Experts are again warning of the dire impacts of climate change if we don’t act fast with the release of the latest report from the United Nations Intergovernmental Panel on Climate Change—this time focused on the role of land-use decisions. Among other things, the IPCC Lands report makes clear that the food system is a significant driver of climate change, but that it can also be a vital part of the solution.
Key to solving the climate crisis is not only reducing the consumption of fossil fuels but reducing the amount of food that goes to waste. That’s because up to 40% of food in the U.S. and one-third of food globally is never eaten. When good food goes to waste, so do the water, pesticides, fertilizers, energy, packaging and labor it takes to get to our plates.
Not only is that expensive (it costs the average family of four $1,500 and the U.S. economy more than $200 billion per year), it has enormous environmental impacts. In fact, if the food wasted around the globe were a country, it would have the 3rd highest climate footprint on the planet behind only China and the U.S. Food waste is the single largest component of solid waste in U.S. landfills, where it emits methane, a powerful greenhouse gas. Nearly 20% of U.S. cropland is used to grow food we don’t eat.

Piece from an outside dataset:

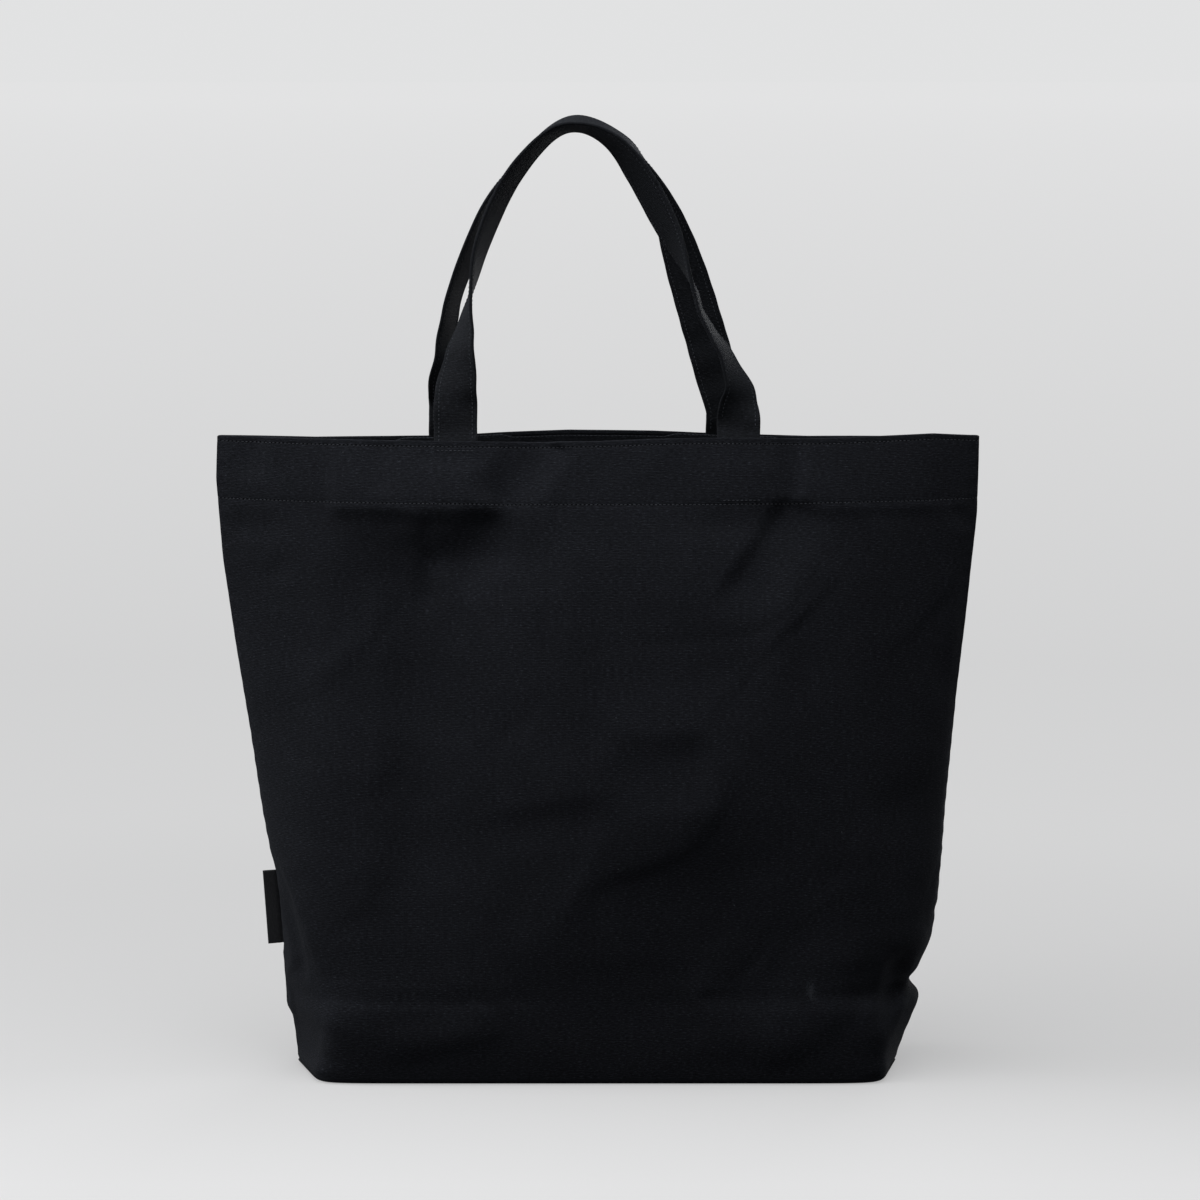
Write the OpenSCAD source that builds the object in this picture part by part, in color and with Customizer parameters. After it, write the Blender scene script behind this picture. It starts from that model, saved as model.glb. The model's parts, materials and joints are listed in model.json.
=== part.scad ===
// Canvas tote bag with a boxed base and two sewn-in straps.
// Millimetres, +Z up, origin on the floor at the middle of the base, front of the bag towards -Y.
// The cloth doesn't stretch: at every height the girth of the body is twice flat_w, less what
// the folds of the lower corners take up, and the width of the body follows from its depth there.

/* [Body] */
// Width of the bag laid flat, from side seam to side seam
flat_w = 536; // [440:2:620]
// Height of the standing bag, from the floor to the rim
bag_h = 447; // [380:1:520]
// Depth of the boxed base, front to back
base_d = 128; // [90:2:150]
// Depth of the bag where it is fullest, front to back
belly_d = 144; // [120:2:170]
// Height at which the bag is fullest
belly_z = 190; // [150:5:230]
// Opening of the mouth at its middle, front to back
mouth_d = 80; // [60:2:110]
// Radius of the soft edge round the base
edge_r = 8; // [5:1:12]
// Cloth that the folds take up in each lower corner, at the floor
tuck = 18; // [10:1:24]
// How far each front and back corner of the base stands in from the side seam
gusset_in = 25; // [15:1:32]
// How far the body leans to the right at the height of the label
lean = 7; // [0:1:10]

/* [Cloth] */
// Thickness of the canvas
cloth_t = 1; // [0.8:0.1:1.3]
// Depth of the facing inside the rim
facing_h = 44; // [34:1:56]
// Depth of the seam allowances inside the bag
allowance = 10; // [9:1:13]
// Thickness of the tape that binds the allowances
tape_t = 0.4; // [0.3:0.1:0.6]
// How far the binding tape reaches over an allowance
tape_w = 5.6; // [4.5:0.1:6.5]

/* [Handles] */
// Width of the strap
strap_w = 30; // [24:1:36]
// Thickness of the strap, four plies of canvas
strap_t = 3; // [2.4:0.2:3.6]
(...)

Since consumers are the largest single source of wasted food in the U.S., our actions in our kitchens and in the grocery aisle can have a big impact. By taking small steps—such as buying only what we actually need, storing food to maximize its shelf life, and eating leftovers—we can be a big part of solution. NRDC’s Save The Food campaign with the Ad Council has a host of easy ideas for consumers at SaveTheFood.com.
While consumers have enormous potential to fight climate change with their forks, we also need action from our lawmakers and food businesses to make the climate-friendly choice the easy choice.
Food service giant Aramark, for instance, has committed to cut their food waste by 50% by 2030 as have companies ranging from Campbell’s to Kellogg’s and Hilton Hotels. Other companies should adopt similarly aggressive targets and strong implementation plans to reach them.
Federal lawmakers can also help by taking steps like reducing confusion around date labels on food (such as “Enjoy By” and “Use By”). Legislation was introduced last week that would do just that by standardizing date labels and educating consumers so that they can enjoy the food they have purchased rather than tossing it prematurely. Passing this bill can help the more than 80 percent of Americans who unnecessarily throw food away because of confusing date labels on food.
Cities like Denver, Baltimore and Nashville are also taking leadership to set food waste reduction targets, prevent wasted food, boost donation of surplus food to those in need, and compost food scraps.
Put simply: When we use land to grow food, we should eat it, not waste it. It not only saves money, it saves land and may just save our future.